**** MATERIAL TO PROCESS ****
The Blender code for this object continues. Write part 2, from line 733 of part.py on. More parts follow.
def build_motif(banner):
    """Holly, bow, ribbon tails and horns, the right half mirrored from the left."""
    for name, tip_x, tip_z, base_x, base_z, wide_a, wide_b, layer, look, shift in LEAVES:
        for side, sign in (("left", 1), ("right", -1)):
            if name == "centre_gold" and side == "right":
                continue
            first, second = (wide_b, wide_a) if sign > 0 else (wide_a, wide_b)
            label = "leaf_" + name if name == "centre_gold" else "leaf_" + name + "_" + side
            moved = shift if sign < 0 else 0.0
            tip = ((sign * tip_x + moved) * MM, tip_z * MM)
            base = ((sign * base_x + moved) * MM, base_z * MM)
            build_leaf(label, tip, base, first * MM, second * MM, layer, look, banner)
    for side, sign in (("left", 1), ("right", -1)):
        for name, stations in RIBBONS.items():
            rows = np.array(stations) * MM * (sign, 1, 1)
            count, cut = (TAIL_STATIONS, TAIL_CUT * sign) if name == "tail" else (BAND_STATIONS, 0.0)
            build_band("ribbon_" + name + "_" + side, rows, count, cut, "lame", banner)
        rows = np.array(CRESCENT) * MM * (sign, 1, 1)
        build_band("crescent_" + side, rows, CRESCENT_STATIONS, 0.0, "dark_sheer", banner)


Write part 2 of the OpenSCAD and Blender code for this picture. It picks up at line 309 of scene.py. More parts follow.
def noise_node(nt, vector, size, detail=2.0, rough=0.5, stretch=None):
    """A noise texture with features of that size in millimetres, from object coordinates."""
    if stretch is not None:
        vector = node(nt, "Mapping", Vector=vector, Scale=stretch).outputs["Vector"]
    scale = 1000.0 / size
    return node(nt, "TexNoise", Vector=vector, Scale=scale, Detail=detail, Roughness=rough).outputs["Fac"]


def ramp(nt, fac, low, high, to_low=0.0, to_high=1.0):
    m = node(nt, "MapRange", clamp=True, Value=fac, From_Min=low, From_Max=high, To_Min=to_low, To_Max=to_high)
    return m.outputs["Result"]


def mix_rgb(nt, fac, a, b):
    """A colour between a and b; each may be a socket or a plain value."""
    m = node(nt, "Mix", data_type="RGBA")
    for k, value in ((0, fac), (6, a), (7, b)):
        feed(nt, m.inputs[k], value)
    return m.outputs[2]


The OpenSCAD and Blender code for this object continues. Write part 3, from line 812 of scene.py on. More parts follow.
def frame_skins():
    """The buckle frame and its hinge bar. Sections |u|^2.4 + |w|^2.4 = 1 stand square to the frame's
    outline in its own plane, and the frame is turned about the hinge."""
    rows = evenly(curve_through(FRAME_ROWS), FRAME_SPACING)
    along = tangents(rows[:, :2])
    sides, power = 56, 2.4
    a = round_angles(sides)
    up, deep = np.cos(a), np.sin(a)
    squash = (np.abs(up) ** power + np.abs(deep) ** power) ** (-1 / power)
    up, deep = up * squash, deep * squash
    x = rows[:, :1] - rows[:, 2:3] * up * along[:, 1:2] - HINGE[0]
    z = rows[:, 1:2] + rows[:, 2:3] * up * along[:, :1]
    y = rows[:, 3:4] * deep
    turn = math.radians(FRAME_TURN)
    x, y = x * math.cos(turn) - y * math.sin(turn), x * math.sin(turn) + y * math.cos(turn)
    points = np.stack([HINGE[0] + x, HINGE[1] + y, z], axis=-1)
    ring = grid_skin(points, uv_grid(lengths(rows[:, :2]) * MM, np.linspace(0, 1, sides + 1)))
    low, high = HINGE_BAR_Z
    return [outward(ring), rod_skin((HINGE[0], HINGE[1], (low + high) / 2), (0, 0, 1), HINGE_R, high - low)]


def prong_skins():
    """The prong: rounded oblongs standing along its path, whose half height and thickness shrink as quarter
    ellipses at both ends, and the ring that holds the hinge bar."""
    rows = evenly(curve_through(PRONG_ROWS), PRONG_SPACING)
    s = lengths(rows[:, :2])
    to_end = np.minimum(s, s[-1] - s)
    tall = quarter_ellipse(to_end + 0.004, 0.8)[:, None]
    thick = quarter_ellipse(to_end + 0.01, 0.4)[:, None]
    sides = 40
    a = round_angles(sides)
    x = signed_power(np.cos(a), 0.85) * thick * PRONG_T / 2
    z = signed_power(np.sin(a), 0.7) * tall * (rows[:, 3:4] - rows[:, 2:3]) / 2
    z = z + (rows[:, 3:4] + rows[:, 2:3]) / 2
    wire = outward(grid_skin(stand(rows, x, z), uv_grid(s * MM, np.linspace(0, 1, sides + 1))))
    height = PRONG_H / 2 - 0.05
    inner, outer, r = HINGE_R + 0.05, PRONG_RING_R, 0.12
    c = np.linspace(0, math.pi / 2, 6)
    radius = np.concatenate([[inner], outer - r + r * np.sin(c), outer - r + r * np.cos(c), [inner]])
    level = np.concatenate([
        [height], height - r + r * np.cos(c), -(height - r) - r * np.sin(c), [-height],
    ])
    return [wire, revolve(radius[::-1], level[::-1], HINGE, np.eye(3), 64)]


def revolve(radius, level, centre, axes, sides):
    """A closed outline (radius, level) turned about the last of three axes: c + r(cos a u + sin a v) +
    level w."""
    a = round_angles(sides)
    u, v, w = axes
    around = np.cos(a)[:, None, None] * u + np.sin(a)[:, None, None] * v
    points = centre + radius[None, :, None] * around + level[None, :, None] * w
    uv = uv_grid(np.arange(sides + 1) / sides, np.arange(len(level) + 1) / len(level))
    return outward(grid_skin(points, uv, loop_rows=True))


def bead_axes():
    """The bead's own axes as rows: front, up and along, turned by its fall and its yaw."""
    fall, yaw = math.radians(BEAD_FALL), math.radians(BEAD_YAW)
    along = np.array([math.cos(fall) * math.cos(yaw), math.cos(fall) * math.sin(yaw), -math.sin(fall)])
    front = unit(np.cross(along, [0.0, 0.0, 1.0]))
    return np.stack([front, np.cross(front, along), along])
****
JOB: Print the material verbatim, all of it.

RESULT OF THIS TASK:
The Blender code for this object continues. Write part 2, from line 733 of part.py on. More parts follow.
def build_motif(banner):
    """Holly, bow, ribbon tails and horns, the right half mirrored from the left."""
    for name, tip_x, tip_z, base_x, base_z, wide_a, wide_b, layer, look, shift in LEAVES:
        for side, sign in (("left", 1), ("right", -1)):
            if name == "centre_gold" and side == "right":
                continue
            first, second = (wide_b, wide_a) if sign > 0 else (wide_a, wide_b)
            label = "leaf_" + name if name == "centre_gold" else "leaf_" + name + "_" + side
            moved = shift if sign < 0 else 0.0
            tip = ((sign * tip_x + moved) * MM, tip_z * MM)
            base = ((sign * base_x + moved) * MM, base_z * MM)
            build_leaf(label, tip, base, first * MM, second * MM, layer, look, banner)
    for side, sign in (("left", 1), ("right", -1)):
        for name, stations in RIBBONS.items():
            rows = np.array(stations) * MM * (sign, 1, 1)
            count, cut = (TAIL_STATIONS, TAIL_CUT * sign) if name == "tail" else (BAND_STATIONS, 0.0)
            build_band("ribbon_" + name + "_" + side, rows, count, cut, "lame", banner)
        rows = np.array(CRESCENT) * MM * (sign, 1, 1)
        build_band("crescent_" + side, rows, CRESCENT_STATIONS, 0.0, "dark_sheer", banner)


Write part 2 of the OpenSCAD and Blender code for this picture. It picks up at line 309 of scene.py. More parts follow.
def noise_node(nt, vector, size, detail=2.0, rough=0.5, stretch=None):
    """A noise texture with features of that size in millimetres, from object coordinates."""
    if stretch is not None:
        vector = node(nt, "Mapping", Vector=vector, Scale=stretch).outputs["Vector"]
    scale = 1000.0 / size
    return node(nt, "TexNoise", Vector=vector, Scale=scale, Detail=detail, Roughness=rough).outputs["Fac"]


def ramp(nt, fac, low, high, to_low=0.0, to_high=1.0):
    m = node(nt, "MapRange", clamp=True, Value=fac, From_Min=low, From_Max=high, To_Min=to_low, To_Max=to_high)
    return m.outputs["Result"]


def mix_rgb(nt, fac, a, b):
    """A colour between a and b; each may be a socket or a plain value."""
    m = node(nt, "Mix", data_type="RGBA")
    for k, value in ((0, fac), (6, a), (7, b)):
        feed(nt, m.inputs[k], value)
    return m.outputs[2]


The OpenSCAD and Blender code for this object continues. Write part 3, from line 812 of scene.py on. More parts follow.
def frame_skins():
    """The buckle frame and its hinge bar. Sections |u|^2.4 + |w|^2.4 = 1 stand square to the frame's
    outline in its own plane, and the frame is turned about the hinge."""
    rows = evenly(curve_through(FRAME_ROWS), FRAME_SPACING)
    along = tangents(rows[:, :2])
    sides, power = 56, 2.4
    a = round_angles(sides)
    up, deep = np.cos(a), np.sin(a)
    squash = (np.abs(up) ** power + np.abs(deep) ** power) ** (-1 / power)
    up, deep = up * squash, deep * squash
    x = rows[:, :1] - rows[:, 2:3] * up * along[:, 1:2] - HINGE[0]
    z = rows[:, 1:2] + rows[:, 2:3] * up * along[:, :1]
    y = rows[:, 3:4] * deep
    turn = math.radians(FRAME_TURN)
    x, y = x * math.cos(turn) - y * math.sin(turn), x * math.sin(turn) + y * math.cos(turn)
    points = np.stack([HINGE[0] + x, HINGE[1] + y, z], axis=-1)
    ring = grid_skin(points, uv_grid(lengths(rows[:, :2]) * MM, np.linspace(0, 1, sides + 1)))
    low, high = HINGE_BAR_Z
    return [outward(ring), rod_skin((HINGE[0], HINGE[1], (low + high) / 2), (0, 0, 1), HINGE_R, high - low)]


def prong_skins():
    """The prong: rounded oblongs standing along its path, whose half height and thickness shrink as quarter
    ellipses at both ends, and the ring that holds the hinge bar."""
    rows = evenly(curve_through(PRONG_ROWS), PRONG_SPACING)
    s = lengths(rows[:, :2])
    to_end = np.minimum(s, s[-1] - s)
    tall = quarter_ellipse(to_end + 0.004, 0.8)[:, None]
    thick = quarter_ellipse(to_end + 0.01, 0.4)[:, None]
    sides = 40
    a = round_angles(sides)
    x = signed_power(np.cos(a), 0.85) * thick * PRONG_T / 2
    z = signed_power(np.sin(a), 0.7) * tall * (rows[:, 3:4] - rows[:, 2:3]) / 2
    z = z + (rows[:, 3:4] + rows[:, 2:3]) / 2
    wire = outward(grid_skin(stand(rows, x, z), uv_grid(s * MM, np.linspace(0, 1, sides + 1))))
    height = PRONG_H / 2 - 0.05
    inner, outer, r = HINGE_R + 0.05, PRONG_RING_R, 0.12
    c = np.linspace(0, math.pi / 2, 6)
    radius = np.concatenate([[inner], outer - r + r * np.sin(c), outer - r + r * np.cos(c), [inner]])
    level = np.concatenate([
        [height], height - r + r * np.cos(c), -(height - r) - r * np.sin(c), [-height],
    ])
    return [wire, revolve(radius[::-1], level[::-1], HINGE, np.eye(3), 64)]


def revolve(radius, level, centre, axes, sides):
    """A closed outline (radius, level) turned about the last of three axes: c + r(cos a u + sin a v) +
    level w."""
    a = round_angles(sides)
    u, v, w = axes
    around = np.cos(a)[:, None, None] * u + np.sin(a)[:, None, None] * v
    points = centre + radius[None, :, None] * around + level[None, :, None] * w
    uv = uv_grid(np.arange(sides + 1) / sides, np.arange(len(level) + 1) / len(level))
    return outward(grid_skin(points, uv, loop_rows=True))


def bead_axes():
    """The bead's own axes as rows: front, up and along, turned by its fall and its yaw."""
    fall, yaw = math.radians(BEAD_FALL), math.radians(BEAD_YAW)
    along = np.array([math.cos(fall) * math.cos(yaw), math.cos(fall) * math.sin(yaw), -math.sin(fall)])
    front = unit(np.cross(along, [0.0, 0.0, 1.0]))
    return np.stack([front, np.cross(front, along), along])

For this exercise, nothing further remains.